I didn't cheat on my 1st or 3rd wives. I loved the first one and never once wanted to be with anyone else. We divorced for some really stupid things I did, not related to our relationship, or sex.

Although I didn't cheat on my 3rd wife, I wanted to. Finally, I understood that the only way I'd ever be happy was to be open and honest about my life, interests and bisexuality, too.

After we divorced, I had an epiphany; it was ME who was screwed up, not everyone else! (I know, I'm awfully slow to catch on)

It's been a long road and, although I have been steadfast and honest with any new potential lovers, most of them balked when I revealed my secrets.

For a time I was waffling, on the honesty aspects. But then I met the most wonderful poly/bi girl, right here! It finally dawned on me that the only one who could understand me and love me for me, would someone who is tolerant of my bisexuality, or is bisexual too. Regardless of the vast difference in our ages, we are like to peas in a pod!

Since we don't get to see each other as often as we'd like, she took the initiative and suggested that we bring another into our relationship. Male, or female, she is not biased, but we both must agree on caution, intelligence and compatibility, for being the criteria for a mutual and loving relationship.

artsy girl
Aug 21, 2009, 12:55 PM
I think joe has hit some very valid points. I have been with my husband for roughly 14 yrs.. and i can truly say...i'm much happier now that i know i'm bi and am aware of my sexuality.

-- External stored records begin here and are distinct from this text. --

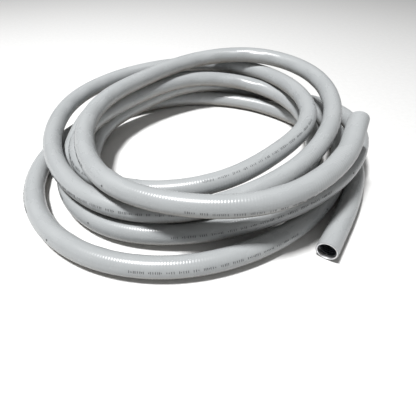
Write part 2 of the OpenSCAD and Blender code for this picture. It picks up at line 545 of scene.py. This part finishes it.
def floor_material():
    """A plain pale studio floor with the faintest grain."""
    m = Nodes("pale_floor")
    grain = m.noise(m.add("ShaderNodeTexCoord").outputs["Object"], 60.0, 3)
    colour = m.mix(m.ramp(grain, 0.3, 0.7), rgb(0.73, 0.73, 0.725), rgb(0.76, 0.76, 0.755))
    m.feed(m.shader.inputs["Base Color"], colour)
    m.shader.inputs["Roughness"].default_value = 0.8
    return m.material


# ---------------------------------------------------------------- the hose
jacket = make_jacket()
core = make_core()
ticks = make_marks()
for piece, material, slot in ((jacket, jacket_material(), "jacket"),
                              (core, steel_material(), "core"),
                              (ticks, ink_material(), "jacket")):
    piece.data.materials.append(material)
    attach(piece, "root")

STRETCHES = ["upper_end"] + [f"turn_{k}" for k in range(1, 7)] + ["outer_end"]
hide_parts(*[f"jacket_{stretch}" for stretch in STRETCHES])
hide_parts(*[f"core_{stretch}" for stretch in STRETCHES])

PATH_STEP = 20 * MM
path_points = line.at(np.linspace(0, line.length, round(line.length / PATH_STEP)))[0]
tuple(path_points[0])


# ---------------------------------------------------------------- floor and light
LIGHT_AIM = (0, 0, 0.05)


def make_floor(reach):
    """A flat square floor that runs this far each way from the origin."""
    corners = [(-reach, -reach, 0), (reach, -reach, 0), (reach, reach, 0), (-reach, reach, 0)]
    mesh = bpy.data.meshes.new("floor")
    mesh.from_pydata(corners, [], [(0, 1, 2, 3)])
    floor = bpy.data.objects.new("floor", mesh)
    bpy.context.collection.objects.link(floor)
    mesh.materials.append(floor_material())


def add_light(name, place_at, size, watts):
    """A square soft light at a place, turned towards the coil."""
    data = bpy.data.lights.new(name, "AREA")
    data.shape = "SQUARE"
    data.size = size
    data.energy = watts
    lamp = bpy.data.objects.new(name, data)
    lamp.location = place_at
    lamp.rotation_euler = (Vector(LIGHT_AIM) - Vector(place_at)).to_track_quat("-Z", "Y").to_euler()
    bpy.context.collection.objects.link(lamp)


def make_world(strength):
    """A plain white surrounding light."""
    world = bpy.data.worlds.new("studio")
    world.use_nodes = True
    background = world.node_tree.nodes["Background"]
    background.inputs["Color"].default_value = (1, 1, 1, 1)
    background.inputs["Strength"].default_value = strength
    bpy.context.scene.world = world


make_floor(reach=4.0)
add_light("key", (-0.9, -0.32, 3.5), size=0.5, watts=190)
add_light("fill", (1.4, -1.5, 1.3), size=1.6, watts=3)
make_world(strength=0.17)
bpy.context.scene.view_settings.view_transform = "Standard"
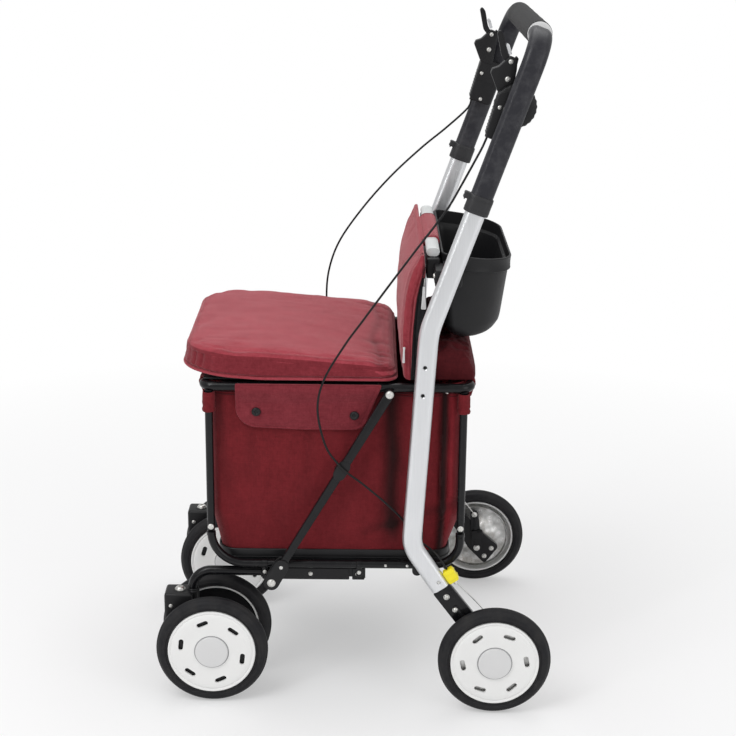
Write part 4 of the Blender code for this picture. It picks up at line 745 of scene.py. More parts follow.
def rim_mesh(dark_inside):
    """A white wheel disc with six slanted oval slots, a rolled lip, an open back and a hub."""
    face, back, r = RIM_FACE, -RIM_FACE, RIM_RADIUS
    profile = [
        (0.0, face - 0.0012), (0.024, face - 0.0012), (0.0262, face - 0.0016), (0.03, face - 0.0014),
        (0.04, face - 0.0006), (0.05, face - 0.0001), (0.0545, face), (0.0562, face - 0.0004),
        (0.0572, face - 0.0011), (0.0582, face - 0.0004), (0.0598, face + 0.0001),
        (r - 0.0003, face - 0.0004), (r, face - 0.0014), (r, back + 0.0008), (r - 0.0008, back),
        (r - 0.0024, back),
        (r - 0.003, back + 0.0008), (r - 0.0032, face - 0.004), (0.05, face - 0.0034),
        (0.013, face - 0.0034), (0.012, back + 0.004), (0.0108, -0.0172), (0.0, -0.0172),
    ]
    slots = []
    for index in range(6):
        angle = math.radians(46 + 60 * index)
        middle = Vector((0.044 * math.cos(angle), 0.044 * math.sin(angle)))
        heading = angle + math.radians(98)
        reach = Vector((math.cos(heading), math.sin(heading))) * 0.0052
        flat = capsule(middle - reach, 0.0034, middle + reach, 0.00339, 8)
        slots.append(loft([[(x, y, h) for x, y in flat] for h in (0.004, 0.016)]))
    rim = Shape().add(carved(turned(profile, MIDDLE, UP, 96), slots, 0.00002))
    cap = [
        (0.0, face + 0.0016), (0.015, face + 0.0017), (0.0222, face + 0.0014), (0.0229, face + 0.0007),
        (0.023, face - 0.0008), (0.0, face - 0.0008),
    ]
    rim.add(turned(cap, MIDDLE, UP, 72), 1)
    # Painted shade: a grey ring at the foot of the groove round the cap.
    groove = [
        (0.0231, face - 0.0009), (0.0243, face - 0.0009), (0.0243, face - 0.0015), (0.0231, face - 0.0015),
    ]
    rim.add(turned(groove, MIDDLE, UP, 72), 2)
    if dark_inside:
        web = [(0.0121, 0.0052), (0.0576, 0.0052), (0.0576, 0.0038), (0.0121, 0.0038)]
        rim.add(turned(web, MIDDLE, UP, 48), 3)
    return rim


def drum_mesh():
    """The pressed steel brake drum inside a rear wheel, with a rolled edge and five shallow ribs."""
    profile = (
        (0.0125, -0.0125), (0.02, -0.0128), (0.03, -0.007), (0.04, -0.004), (0.05, -0.0058),
        (0.0515, -0.009), (0.0522, -0.0088), (0.0528, -0.003), (0.0528, 0.0034), (0.0125, 0.0034),
    )
    rings = []
    for r, h in profile:
        ribbed = 0.0011 if 0.018 < r < 0.048 and h < 0 else 0.0
        ring = [(r * math.cos(a), r * math.sin(a), h - ribbed * math.cos(5 * a)) for a in angles(80)]
        rings.append(ring)
    return Shape().add(loft([*rings, rings[0]], False))


def make_wheels():
    tyre, drum = tyre_mesh(), drum_mesh()
    rims = {True: rim_mesh(True), False: rim_mesh(False)}
    spins = iter((18, 0, 41, 12, 31, 50))
    for side_name, side in SIDES.items():
        places = [(f"rear_wheel_{side_name}", WHEEL_X, side * REAR_WHEEL_Y, side)]
        for which, outward in (("outer", side), ("inner", -side)):
            y = side * CASTER_Y + outward * 0.0426
            places.append((f"front_wheel_{side_name}_{which}", -WHEEL_X, y, outward))
        for name, x, y, outward in places:
            turn = Matrix.Translation((x, y, TYRE_RADIUS)) @ Matrix.Rotation(-outward * math.pi / 2, 4, "X")
            spun = turn @ Matrix.Rotation(math.radians(next(spins)), 4, "Z")
            put_wheel_part(tyre.placed(spun), name, "tyre", "tyre", "tyre_rubber", 30)
            rim = rims[x < 0].placed(spun)
            put_wheel_part(rim, name, "rim", "white cap groove black", "white_plastic", 32)
            if x > 0:
                drum.placed(turn).put(f"{name}_drum", "drum", name, "zinc", sharp=40)


def put_wheel_part(shape, body, part, looks, slot, sharp):
    node_name = f"{body}_{part}"
    shape.put(f"{node_name}_wheel_look", looks, body, slot, node_name, sharp=sharp)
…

It did take some time to adjust.. and i truly wondered at first whether i could stay married knowing that he wanted to be monogomous and i might never have sex with a woman. I truly thought about leaving thinking i might make both of us miserable.. until i came to this site and starting seeing all the married people on here who seem to make it work.. regardless of their temptations.

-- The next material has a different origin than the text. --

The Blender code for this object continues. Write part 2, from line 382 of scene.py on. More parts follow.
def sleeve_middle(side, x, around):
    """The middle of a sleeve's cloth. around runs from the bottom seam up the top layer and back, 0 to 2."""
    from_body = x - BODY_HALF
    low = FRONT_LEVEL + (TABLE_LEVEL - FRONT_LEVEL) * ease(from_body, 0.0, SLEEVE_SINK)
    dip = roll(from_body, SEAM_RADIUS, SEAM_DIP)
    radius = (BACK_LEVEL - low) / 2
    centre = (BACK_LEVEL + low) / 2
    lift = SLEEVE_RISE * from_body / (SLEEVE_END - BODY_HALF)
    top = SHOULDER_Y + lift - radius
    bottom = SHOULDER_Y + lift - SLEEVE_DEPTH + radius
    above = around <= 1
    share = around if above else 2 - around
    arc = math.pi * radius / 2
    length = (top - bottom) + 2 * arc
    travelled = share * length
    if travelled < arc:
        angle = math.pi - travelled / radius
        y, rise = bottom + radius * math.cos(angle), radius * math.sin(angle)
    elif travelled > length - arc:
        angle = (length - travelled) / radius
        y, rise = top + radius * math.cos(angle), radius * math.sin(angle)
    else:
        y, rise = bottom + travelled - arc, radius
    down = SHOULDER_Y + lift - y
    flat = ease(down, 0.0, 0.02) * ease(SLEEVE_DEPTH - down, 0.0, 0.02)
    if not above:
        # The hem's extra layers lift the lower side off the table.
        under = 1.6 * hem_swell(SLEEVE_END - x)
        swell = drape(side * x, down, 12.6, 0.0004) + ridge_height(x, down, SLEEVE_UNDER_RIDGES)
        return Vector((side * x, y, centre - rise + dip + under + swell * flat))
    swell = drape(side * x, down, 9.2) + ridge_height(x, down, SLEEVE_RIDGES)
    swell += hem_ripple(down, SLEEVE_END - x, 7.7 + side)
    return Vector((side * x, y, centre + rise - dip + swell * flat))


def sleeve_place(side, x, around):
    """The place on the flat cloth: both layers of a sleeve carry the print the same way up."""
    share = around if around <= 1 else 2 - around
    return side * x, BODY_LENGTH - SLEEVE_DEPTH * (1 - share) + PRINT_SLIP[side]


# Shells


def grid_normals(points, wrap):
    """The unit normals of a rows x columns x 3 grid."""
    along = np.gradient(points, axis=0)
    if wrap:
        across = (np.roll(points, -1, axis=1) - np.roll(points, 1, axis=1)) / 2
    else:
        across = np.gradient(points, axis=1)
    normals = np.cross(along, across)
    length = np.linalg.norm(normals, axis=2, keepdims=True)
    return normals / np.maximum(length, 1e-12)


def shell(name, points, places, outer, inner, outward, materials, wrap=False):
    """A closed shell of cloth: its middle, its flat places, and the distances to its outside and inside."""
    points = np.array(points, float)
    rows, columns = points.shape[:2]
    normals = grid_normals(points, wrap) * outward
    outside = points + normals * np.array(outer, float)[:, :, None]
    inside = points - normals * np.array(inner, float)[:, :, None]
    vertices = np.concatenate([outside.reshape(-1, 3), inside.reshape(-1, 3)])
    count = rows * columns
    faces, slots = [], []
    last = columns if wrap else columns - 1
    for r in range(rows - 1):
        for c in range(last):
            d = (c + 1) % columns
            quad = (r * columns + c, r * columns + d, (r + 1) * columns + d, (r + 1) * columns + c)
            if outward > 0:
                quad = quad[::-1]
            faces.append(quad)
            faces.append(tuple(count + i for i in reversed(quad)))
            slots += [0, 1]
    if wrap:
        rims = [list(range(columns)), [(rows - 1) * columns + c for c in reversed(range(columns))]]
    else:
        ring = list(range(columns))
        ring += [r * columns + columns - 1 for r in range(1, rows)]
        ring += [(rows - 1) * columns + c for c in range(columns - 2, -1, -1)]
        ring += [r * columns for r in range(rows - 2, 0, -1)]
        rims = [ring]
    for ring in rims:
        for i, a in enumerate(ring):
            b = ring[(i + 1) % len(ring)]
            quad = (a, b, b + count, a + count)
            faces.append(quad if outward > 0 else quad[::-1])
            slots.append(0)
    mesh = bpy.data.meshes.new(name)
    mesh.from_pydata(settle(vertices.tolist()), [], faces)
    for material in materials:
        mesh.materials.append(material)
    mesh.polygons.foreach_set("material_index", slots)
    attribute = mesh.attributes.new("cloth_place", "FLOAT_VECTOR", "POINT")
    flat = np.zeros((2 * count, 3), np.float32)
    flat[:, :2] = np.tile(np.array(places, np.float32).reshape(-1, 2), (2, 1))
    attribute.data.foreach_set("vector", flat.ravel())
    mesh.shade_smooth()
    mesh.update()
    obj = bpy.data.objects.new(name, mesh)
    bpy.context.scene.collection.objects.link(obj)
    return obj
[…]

When it came down to it.. i realized i wanted the marraige more than i wanted to be single and free to float around and have sex with women.

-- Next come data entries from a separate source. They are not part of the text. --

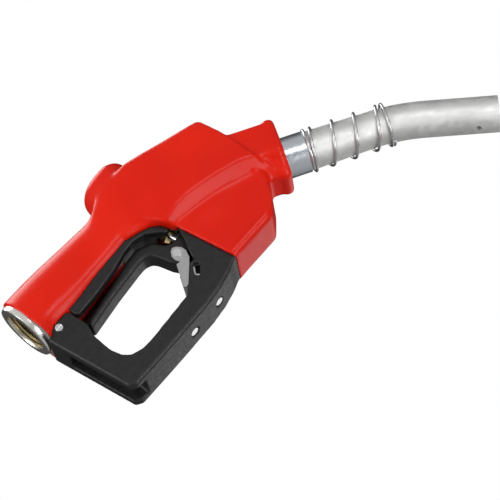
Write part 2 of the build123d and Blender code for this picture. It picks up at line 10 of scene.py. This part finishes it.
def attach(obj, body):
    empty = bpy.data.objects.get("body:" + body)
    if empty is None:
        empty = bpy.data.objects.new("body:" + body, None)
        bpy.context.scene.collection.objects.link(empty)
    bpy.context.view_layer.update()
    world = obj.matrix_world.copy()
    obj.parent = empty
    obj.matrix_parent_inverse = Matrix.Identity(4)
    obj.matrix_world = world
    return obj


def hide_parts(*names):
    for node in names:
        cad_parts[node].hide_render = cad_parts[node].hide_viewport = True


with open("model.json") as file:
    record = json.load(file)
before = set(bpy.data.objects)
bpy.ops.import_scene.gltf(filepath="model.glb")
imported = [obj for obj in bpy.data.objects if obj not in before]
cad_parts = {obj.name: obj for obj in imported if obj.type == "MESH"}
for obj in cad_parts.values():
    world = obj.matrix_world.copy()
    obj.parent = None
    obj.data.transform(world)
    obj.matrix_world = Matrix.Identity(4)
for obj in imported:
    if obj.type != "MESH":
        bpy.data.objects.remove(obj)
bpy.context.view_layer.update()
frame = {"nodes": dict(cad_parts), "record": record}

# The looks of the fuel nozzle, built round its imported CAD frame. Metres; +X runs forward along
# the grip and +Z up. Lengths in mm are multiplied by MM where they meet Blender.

MM = 0.001
nodes = frame["nodes"]


# ------------------------------------------------------------------ node helpers
class Shader:
    """A material's node tree, with short calls for the nodes that the finishes share."""

    def __init__(self, name):
        self.material = bpy.data.materials.new(name)
        self.material.use_nodes = True
        self.tree = self.material.node_tree
        self.shader = self.tree.nodes["Principled BSDF"]
        self.coords = self.tree.nodes.new("ShaderNodeTexCoord").outputs["Object"]

    def set(self, **values):
        for key, value in values.items():
            self.shader.inputs[key.replace("_", " ")].default_value = value

    def link(self, source, target):
        self.tree.links.new(source, target)

    def noise(self, scale, detail=3.0, rough=0.5, stretch=None):
        node = self.tree.nodes.new("ShaderNodeTexNoise")
        node.inputs["Scale"].default_value = scale
        node.inputs["Detail"].default_value = detail
        node.inputs["Roughness"].default_value = rough
        source = self.coords
        if stretch:
            mapping = self.tree.nodes.new("ShaderNodeMapping")
            mapping.inputs["Rotation"].default_value = stretch[0]
            mapping.inputs["Scale"].default_value = stretch[1]
            self.link(source, mapping.inputs["Vector"])
            source = mapping.outputs["Vector"]
        self.link(source, node.inputs["Vector"])
        return node.outputs["Fac"]

    def ramp(self, source, stops):
        node = self.tree.nodes.new("ShaderNodeValToRGB")
        ramp = node.color_ramp
        while len(ramp.elements) < len(stops):
            ramp.elements.new(0.5)
        for element, (place, colour) in zip(ramp.elements, stops):
            element.position = place
            element.color = (*colour, 1.0) if len(colour) == 3 else colour
        self.link(source, node.inputs["Fac"])
        return node.outputs["Color"]

    def span(self, source, low, high):
        node = self.tree.nodes.new("ShaderNodeMapRange")
        node.inputs["From Min"].default_value = 0.25
        node.inputs["From Max"].default_value = 0.75
        node.inputs["To Min"].default_value = low
        node.inputs["To Max"].default_value = high
        self.link(source, node.inputs["Value"])
        return node.outputs["Result"]

    def bump(self, layers):
        """Chained bumps from (height source, distance in mm, strength)."""
        last = None
        for source, distance, strength in layers:
            node = self.tree.nodes.new("ShaderNodeBump")
            node.inputs["Distance"].default_value = distance * MM
            node.inputs["Strength"].default_value = strength
            self.link(source, node.inputs["Height"])
            if last is not None:
                self.link(last, node.inputs["Normal"])
            last = node.outputs["Normal"]
        self.link(last, self.shader.inputs["Normal"])


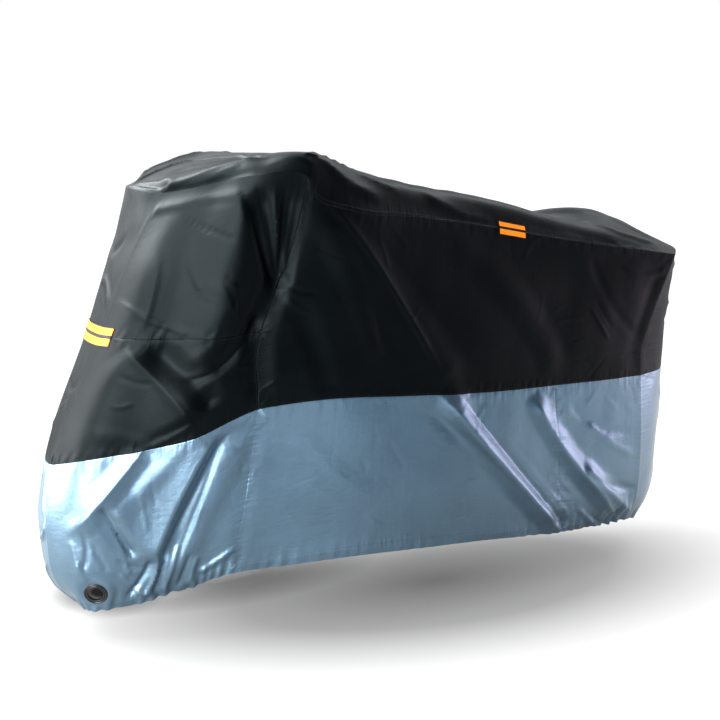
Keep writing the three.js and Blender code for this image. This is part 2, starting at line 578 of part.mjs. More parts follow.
// Reflective tapes sewn on over the seams.
const onNoseTape = ({ patch, s, t }) => {
  if (patch === 'nose') return s > NOSE_TAPE.bottom && s < NOSE_TAPE.top;
  if (patch !== 'left' && patch !== 'right') return false;
  return s < NOSE_TAPE.wrap && t > NOSE_TAPE.bottom && t < NOSE_TAPE.top;
};
const onSideTape = (side) => ({ patch, s, t }) => {
  if (s < SIDE_TAPE.from || s > SIDE_TAPE.to) return false;
  if (patch === 'top') return Math.abs(t) > TOP_HALF - TAPE_MARGIN && (side === 'left') === (t < 0);
  return patch === side && t > LEVEL.seam - TAPE_MARGIN;
};
const raised = TAPE + SEAM_GAP;
addMesh('tape_nose', sheet(cover.faces.filter(onNoseTape), raised, tapeWall), 'tape');
addMesh('tape_left', sheet(cover.faces.filter(onSideTape('left')), raised, tapeWall), 'tape');
addMesh('tape_right', sheet(cover.faces.filter(onSideTape('right')), raised, tapeWall), 'tape');

// The origin is under the top, where the cover is carried.
group.position.set(0, 0, -CARRIER_TOP);
export default group;
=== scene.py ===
import math

import bmesh
import bpy
import numpy as np
from bpy.props import FloatProperty, FloatVectorProperty, PointerProperty
from mathutils import Matrix, Vector


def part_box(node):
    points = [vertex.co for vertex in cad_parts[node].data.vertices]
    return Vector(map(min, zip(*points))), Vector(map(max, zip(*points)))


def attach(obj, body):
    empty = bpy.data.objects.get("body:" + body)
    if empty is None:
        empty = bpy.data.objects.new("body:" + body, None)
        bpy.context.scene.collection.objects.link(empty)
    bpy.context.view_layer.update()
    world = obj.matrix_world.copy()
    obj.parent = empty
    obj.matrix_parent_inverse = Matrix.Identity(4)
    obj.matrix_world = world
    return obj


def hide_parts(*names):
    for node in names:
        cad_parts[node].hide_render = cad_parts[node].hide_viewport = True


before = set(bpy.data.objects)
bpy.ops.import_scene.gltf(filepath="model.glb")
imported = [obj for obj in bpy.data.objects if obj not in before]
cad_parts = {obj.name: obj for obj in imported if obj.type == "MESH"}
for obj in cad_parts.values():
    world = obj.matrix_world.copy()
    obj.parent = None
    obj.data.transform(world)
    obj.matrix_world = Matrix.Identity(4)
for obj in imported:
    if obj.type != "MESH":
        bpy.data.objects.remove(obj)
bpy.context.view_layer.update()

bl_info = {
    "name": "Motorcycle cover",
    "version": (1, 0, 0),
    "blender": (4, 5, 0),
    "location": "3D View > Sidebar > Cover",
    "description": "Builds the fine cloth, eyelets and tapes of a fitted motorcycle cover",
    "category": "Mesh",
}

# Sizes in metres.
MM = 0.001
GROUND = -1.192
CLOTH_WALL = 0.0012
TAPE_WALL = 0.0006
HOLE_RADIUS = 0.0245
FLAT_RADIUS = 0.036
FLAT_EDGE = 0.058
FLAT_DEPTH = 0.08
RIM_REACH = 0.002
# Stitches in metres: pitch, distance from the seam and half width. The gap is a share of the pitch.
STITCH = {"pitch": 0.0042, "beside": 0.0045, "half": 0.0007, "gap": 0.34}
THREADS_PER_METRE = 900
BLACK_THREAD = (0.010, 0.011, 0.012, 1)
SILVER_THREAD = (0.13, 0.225, 0.31, 1)
WELD = 0.00002
# Edges bent more than this stay sharp, on cloth and on the eyelet rings.
CLOTH_ANGLE = math.radians(60)
RING_ANGLE = math.radians(40)
RING_SIDES = 72
# Sizes in millimetres on the part's own grid: girth round the skirt, height up the cloth.
FRONT_CELL = 5.5
CELL = 7.0
TOP_CELL = 9.1
HEM_FOLD = 30
HEM_RISE = 0.9
HEM_EASE = 4
TAPE_MARGIN = 22
TAPE_RISE = 1.6
NOSE_TAPE_WRAP = 45
NOSE_TAPE_HALF = 28
TOP_HALF = 430
LOCK = {"from": 152, "to": 246, "top": 128}
SIDE_TAPE = {"from": 1402, "to": 1508}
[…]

Marraige takes a lot of commitment and investment. Most people who's marraiges end don''t invest like they should. Things change over years.. you both change and .. you go through periods where you don't want to have sex.. than you do non-stop..your interests change.. what you need out of the relationship changes...
It's a constant change thing.. but you learn out of it .. to continue to connect and talk and change together.

I honestly think it takes two to make it work.. but it also sometimes takes two to let it fall apart..in some situations of course.

I have seen lots of marriages fall apart even at my age of 34... younger friends and much older friends.
I actually learn more from watching peoples marraiges fall apart.(it's a sad thing of course)

funny enough my husband was the one who suggested i come to a forum like this.


I think the one thing that has made my marraige work is the fact that me and my hubbie are people that are willing to grow and change on the inside.